====== Supplied data
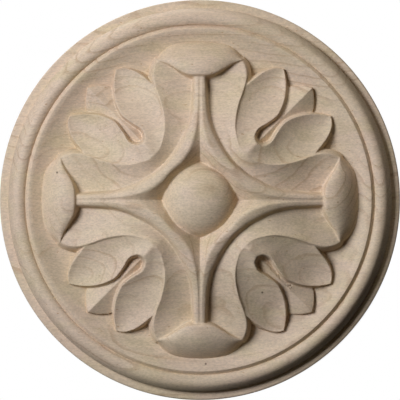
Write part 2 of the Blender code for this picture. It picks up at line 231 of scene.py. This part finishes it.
# Growth rings round a pith behind and below, each line dark over one share of the spacing
RING_SPACING = 2.4 * MM
RING_DARKENS = (0.70, 0.93)
RING_ENDS = (0.95, 1.0)
RING_WANDER = (16 * MM, 0.9 * MM)
PITH_BEHIND = 95 * MM
PITH_BELOW = 31 * MM

# Fine lines along X, tilted with the depth, that wander with the waves and the ripple
FINE_SPACING = 0.9 * MM
FINE_TILT = 0.35
FINE_WANDER = (9 * MM, 0.7 * MM)

# Dark specks in the wood: millimetres to the right and up
SPECKS = ((1.9, -54.4), (20.6, -30.6), (-47.3, 9.1))
SPECK_EDGE = (0.15 * MM, 0.5 * MM)
SPECK_SHARE = 0.8

# Each light's turn round the rosette's face and lift out in front of it, in degrees, then its
# distance, size, watts and colour
LIGHTS = {
    "key": (157, 49, 1.2, 0.54, 12.0, (0.96, 1.015, 1.19)),
    "side": (72, 15, 1.2, 0.5, 2.7, (1.0, 0.96, 0.92)),
    "front": (180, 78, 1.2, 0.4, 0.35, (1.0, 0.9, 0.78)),
    "back": (110, -40, 1.2, 0.7, 9.0, (1.0, 1.0, 1.0)),
}

# The sky is white to the camera, and gives less light from in front than from beside and behind
SKY_SEEN = (1.0, 1.0, 1.0, 1.0)
SKY_IN_FRONT = (0.0045, 0.003, 0.0018, 1.0)
SKY_AT_SIDES = (0.085, 0.087, 0.090, 1.0)
SKY_TURN = (-0.25, 0.15)

# The camera and the floor
CAMERA_DISTANCE = 1.3
SENSOR_WIDTH = 36.0
FLOOR_DROP = 0.45
FLOOR_SIZE = 3.0
FLOOR_COLOUR = (0.8, 0.8, 0.79, 1)
FLOOR_ROUGHNESS = 0.9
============
Print, please, the lines from the first line of the material through the line that contains "FINE_WANDER = (9 * MM, 0.7 * MM)", exactly as written and with nothing added.

- Task output
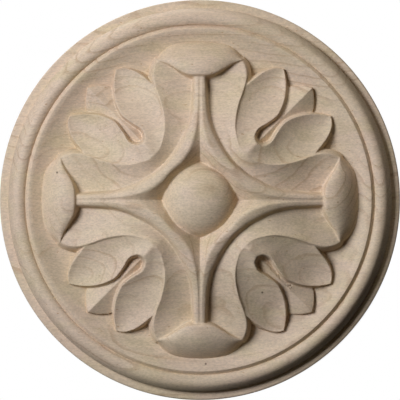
Write part 2 of the Blender code for this picture. It picks up at line 231 of scene.py. This part finishes it.
# Growth rings round a pith behind and below, each line dark over one share of the spacing
RING_SPACING = 2.4 * MM
RING_DARKENS = (0.70, 0.93)
RING_ENDS = (0.95, 1.0)
RING_WANDER = (16 * MM, 0.9 * MM)
PITH_BEHIND = 95 * MM
PITH_BELOW = 31 * MM

# Fine lines along X, tilted with the depth, that wander with the waves and the ripple
FINE_SPACING = 0.9 * MM
FINE_TILT = 0.35
FINE_WANDER = (9 * MM, 0.7 * MM)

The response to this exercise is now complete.